• _Task goal_
Keep to the lines between the one holding "Recreate this object" and the one holding "ground_gap = 1; // [0.6:0.1:1.2]", inclusive, and write them out exactly.

• _The input_

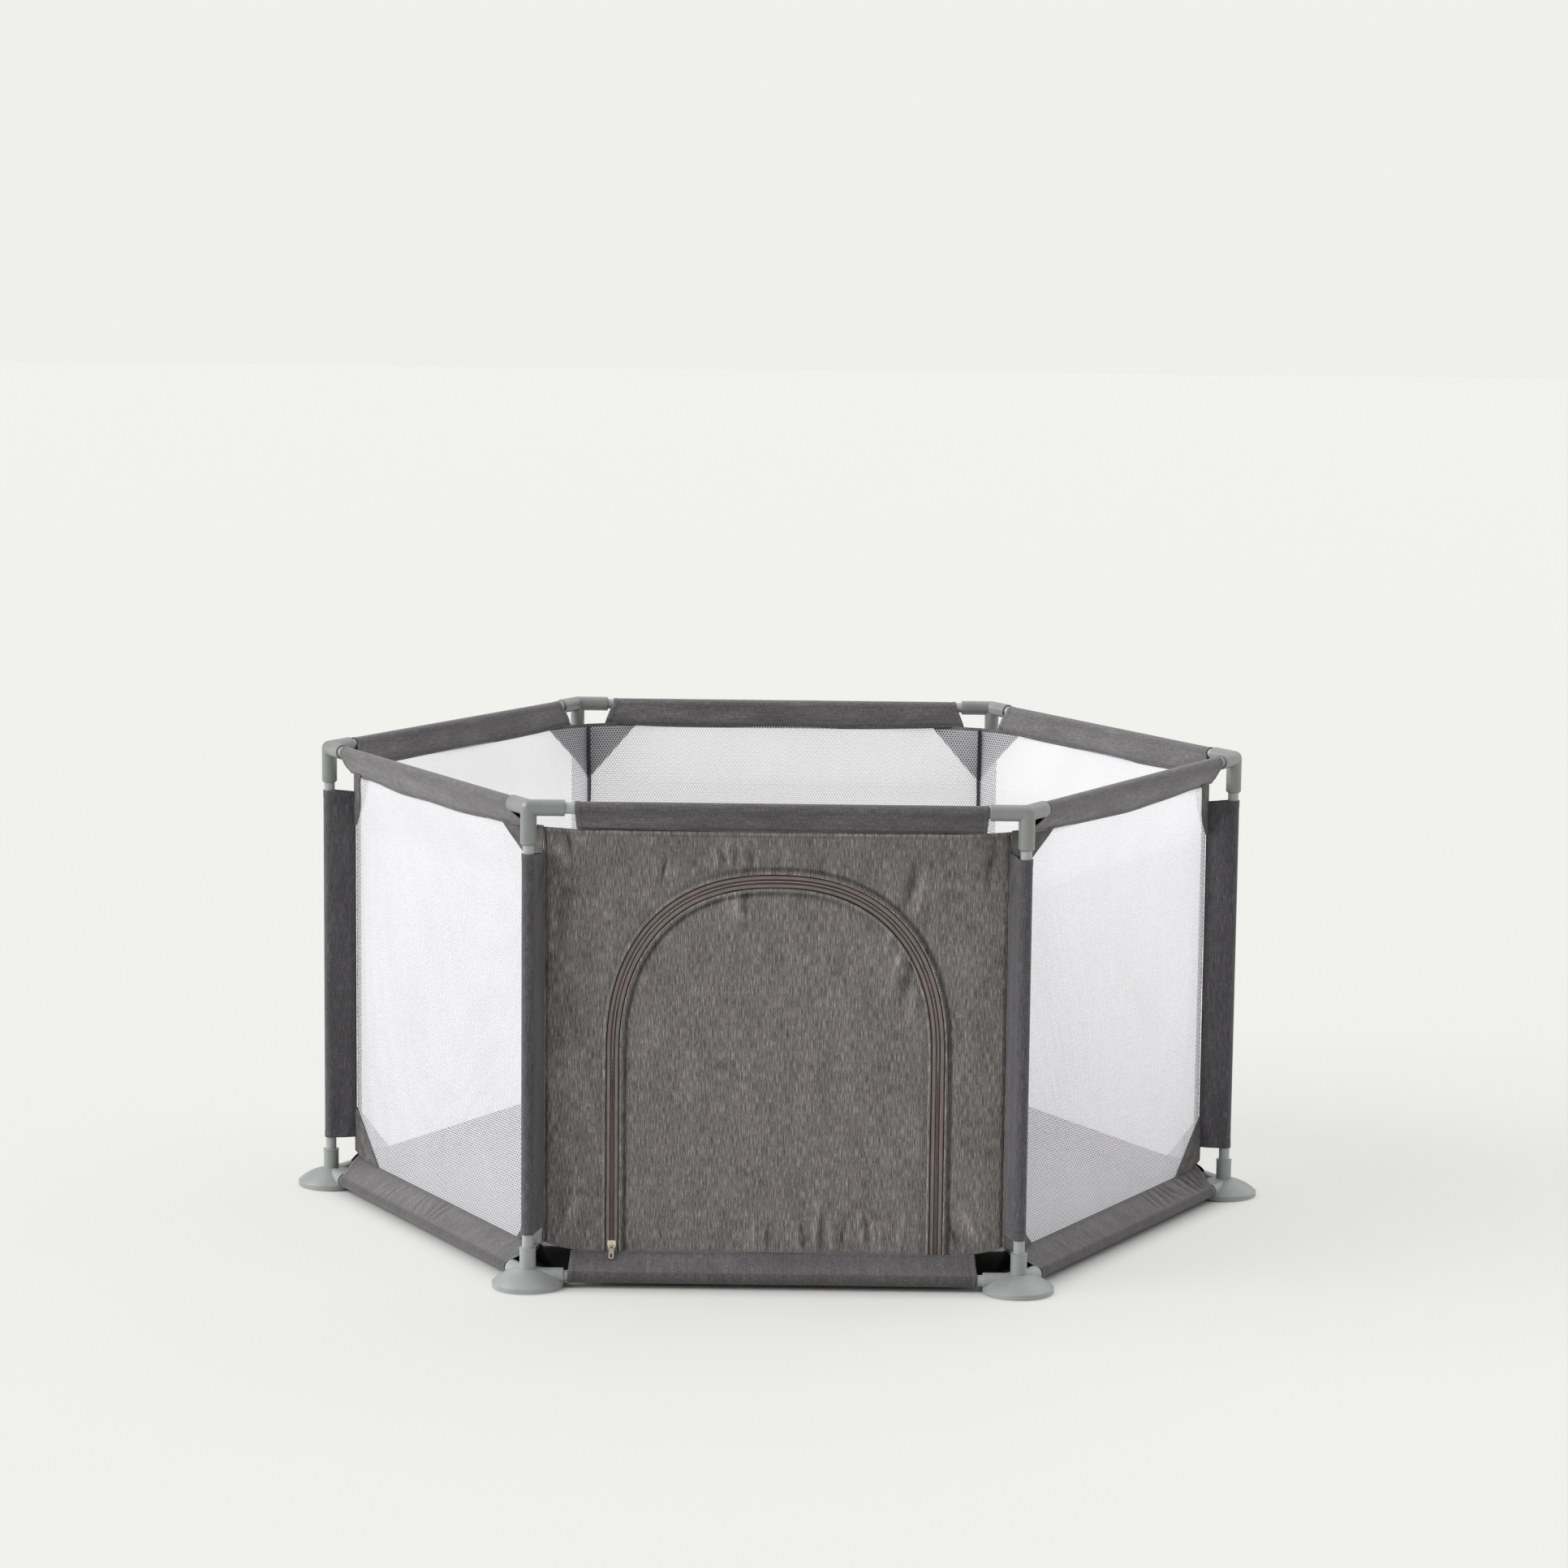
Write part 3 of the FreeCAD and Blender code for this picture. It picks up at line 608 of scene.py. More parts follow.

==

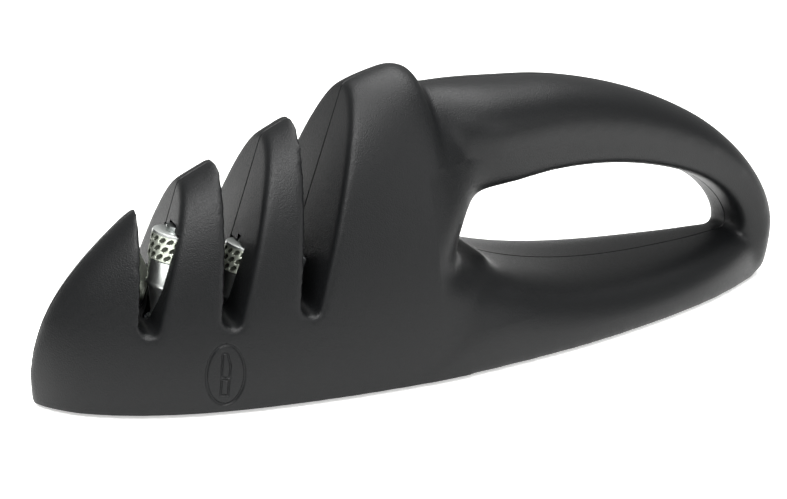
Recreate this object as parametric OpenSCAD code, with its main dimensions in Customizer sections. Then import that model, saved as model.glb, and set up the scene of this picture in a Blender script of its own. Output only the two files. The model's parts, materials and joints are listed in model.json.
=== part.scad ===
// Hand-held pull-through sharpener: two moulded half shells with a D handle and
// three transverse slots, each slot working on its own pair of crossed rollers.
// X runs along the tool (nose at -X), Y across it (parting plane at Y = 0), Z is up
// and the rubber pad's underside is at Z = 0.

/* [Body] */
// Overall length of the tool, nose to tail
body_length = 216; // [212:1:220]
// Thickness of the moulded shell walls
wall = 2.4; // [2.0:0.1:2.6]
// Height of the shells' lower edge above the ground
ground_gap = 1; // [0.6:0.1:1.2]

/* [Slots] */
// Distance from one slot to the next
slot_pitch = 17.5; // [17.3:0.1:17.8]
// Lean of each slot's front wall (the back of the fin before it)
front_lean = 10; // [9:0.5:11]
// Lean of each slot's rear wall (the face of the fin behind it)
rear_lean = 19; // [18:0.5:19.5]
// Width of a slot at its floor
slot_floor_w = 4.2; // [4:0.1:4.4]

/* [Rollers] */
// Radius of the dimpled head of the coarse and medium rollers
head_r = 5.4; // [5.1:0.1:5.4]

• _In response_
Recreate this object as parametric OpenSCAD code, with its main dimensions in Customizer sections. Then import that model, saved as model.glb, and set up the scene of this picture in a Blender script of its own. Output only the two files. The model's parts, materials and joints are listed in model.json.
=== part.scad ===
// Hand-held pull-through sharpener: two moulded half shells with a D handle and
// three transverse slots, each slot working on its own pair of crossed rollers.
// X runs along the tool (nose at -X), Y across it (parting plane at Y = 0), Z is up
// and the rubber pad's underside is at Z = 0.

/* [Body] */
// Overall length of the tool, nose to tail
body_length = 216; // [212:1:220]
// Thickness of the moulded shell walls
wall = 2.4; // [2.0:0.1:2.6]
// Height of the shells' lower edge above the ground
ground_gap = 1; // [0.6:0.1:1.2]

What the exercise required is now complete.